I like the idea of bringing a thermos of coffee and rum to keep warm! Have a wonderful day to yourself!

Elizabeth said...

I must say I love snow.
My father used to get a headache and say it was going to snow......the winds reaching Essex from the steppes of Siberia
or some romantic notion.

Never, never, look anything medical up on the computer
it will just make you quite insane.
Blizzard here yesterday, very nasty indeed out.
Happy New Year to you and the farmer.

Leenie said...

It seems an illness or pregnancy seems to bring horror stories more than sympathy from those around you. Not always welcome and usually too much bad information. I hope you can find solutions to your problems soon and be on the mend.

Stay warm and enjoy your day!

Rare Lesser Spotted said...

Excellent advice about wrapping up and preparedness for the cold. Sleet and a slight thaw today sees our side road peeping through the ice for the first time in a LONG time. Great, thoughtful post

Mairi said...

We were supposed to be getting a foot of snow but all we've got is a few inches and a howling wind that's littering the white with twigs and branches and debris.
Unfortunately the quote about a little knowledge applies to neurologists as well. A little knowledge is all they have, after all this time, about the workings of the human brain. Good luck with them. I hope a little knowledge is all you need to get well.

ChrisJ said...

It's good to listen to the doctors, but also to yourself. Know one knows you as well as you, yourself. Doctors are good and what would we do without them, but only we know how and what we really feel. I have to return to my doctor for a periodic bout of extreme coughing still undiagnosed -- after two years. Scared my kids to death this Christmas.

patteran said...

Oh, so right, Pat. I'd listen to the testimony of a man whose occupation during decades had him out of doors under graphic skies over some over-qualified nerd watching a computer screen in a university basement any day! In fact, you'd be doing a great service to all your readers in the north-west if you posted a regular summary of what he'd discerned on the way to and the way back from milking!

patteran said...

PS Quite right too about listening only to your doctor. God knows they're far from infallible, but at least you can interrogate them and provided they have the patience and care for the individual patient that should come with the post, you'll get the condition profile you're after. The best tip is: avoid the Internet! It was my downfall when I was diagnosed with sarcoidosis.

I hope all goes well with the consultation, Pat. A brush with something serious shakes your overall health confidence to the core, doesn't it?

Trellissimo said...

Even the THOUGHT of -71° makes me shiver...and I'm the first to admit, I know practically nothing about anything...
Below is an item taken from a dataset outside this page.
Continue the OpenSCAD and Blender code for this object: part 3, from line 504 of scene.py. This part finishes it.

The Weaver of Grass said...

Oh yes - we all seem to have been there - read the dictionary, talked to friends, gone on the internet - ended up with brain tumours or the like.
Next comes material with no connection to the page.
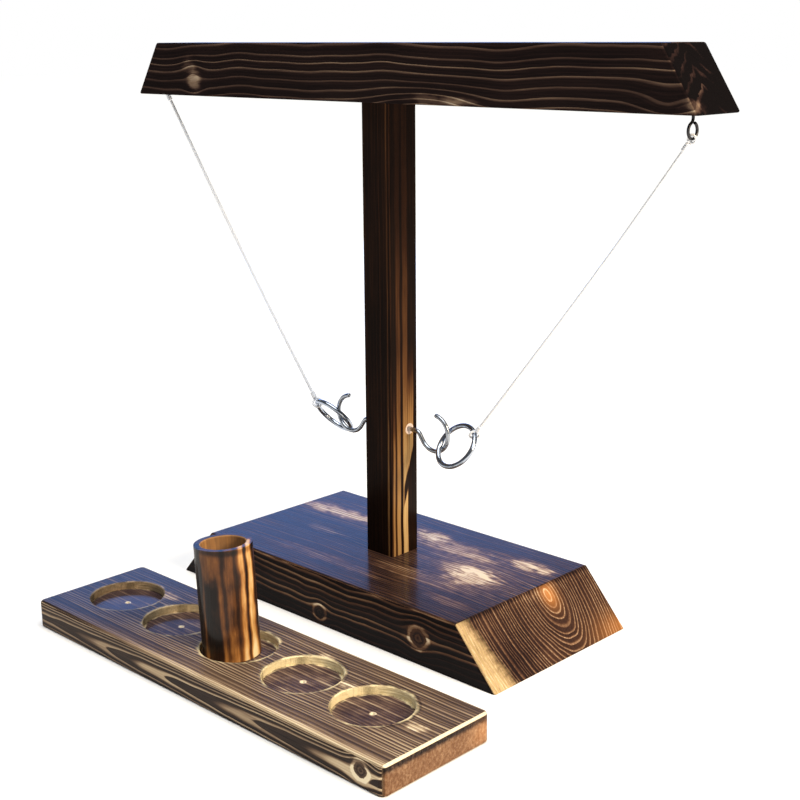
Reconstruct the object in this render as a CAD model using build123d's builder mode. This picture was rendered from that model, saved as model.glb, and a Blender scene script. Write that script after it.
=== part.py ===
from build123d import *
import math
import os

os.makedirs("parts", exist_ok=True)

# Tabletop ring toss stand with a drinks board. Millimetres, +Z up. The origin is the centre of the
# base block's underside, X runs along the crossbar and -Y is the side that the drinks board stands on.

# ---------------------------------------------------------------- driving dimensions
# stand
BASE_LENGTH, BASE_TOP_LENGTH, BASE_WIDTH, BASE_HEIGHT = 313.0, 246.0, 140.0, 38.0
POST_SIDE, POST_LENGTH = 26.0, 318.5
BAR_LENGTH, BAR_TOP_LENGTH, BAR_DEPTH, BAR_HEIGHT = 507.0, 457.0, 45.5, 38.5
BAR_SHIFT_Y = 2.6
EDGE_ROUND = 2.0
BAR_FRONT_ROUND, BAR_BACK_ROUND = 2.5, 3.5

# drinks board with five recesses, and the wooden cup that stands in the middle one
BOARD_LENGTH, BOARD_WIDTH, BOARD_THICKNESS = 338.0, 89.0, 19.0
BOARD_X, BOARD_Y = 22.5, -160.5
BOARD_CORNER_ROUND = 4.0
RECESS_DIAMETER, RECESS_DEPTH, RECESS_PITCH, RECESS_LIP = 51.0, 5.5, 61.0, 0.6
RECESS_ROW_X, RECESS_ROW_Y = 14.5, -157.5
CENTRE_MARK_DIAMETER, CENTRE_MARK_DEPTH = 3.0, 1.5
CUP_DIAMETER, CUP_HEIGHT, CUP_WALL, CUP_FLOOR = 37.8, 74.0, 4.5, 8.0
CUP_X, CUP_Y, CUP_LEAN = 9.3, -159.2, 3.8
CUP_SEAT_GAP = 0.2

# screw hooks in the post, one on each side; the bowl's centre is measured out and up from the shank
HOOK_WIRE, HOOK_BOWL_RADIUS = 3.2, 13.0
HOOK_THREAD_LENGTH, HOOK_ROOT, HOOK_CREST, HOOK_PITCH = 12.0, 2.5, 3.5, 1.4
HOOK_BOWL_OUT, HOOK_BOWL_UP = 23.7, 1.3
HOOK_JOIN_ANGLE, HOOK_TIP_ANGLE, HOOK_NECK_RADIUS = 215.0, 446.0, 5.0
HOOK_COUNTERSINK_RADIUS, HOOK_COUNTERSINK_DEPTH = 3.3, 1.0
RIGHT_HOOK_Y, RIGHT_HOOK_Z = 5.0, 130.0
LEFT_HOOK_Y, LEFT_HOOK_Z = -4.0, 133.0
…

I am studiously avoiding anything until i have been to the Neurologist - he will certainly know more than I do about it and I hope will not try to pull the wool over my eyes!

Happy healthy new year to you all.

ChrisJ said...

I do like Gerard Manley Hopkins. But not into genealogy. -- tho my sister has sent me bunches of photos and info, but I haven't done anything with them. Too much work. I barely have enough time to do all my other 'stuff'.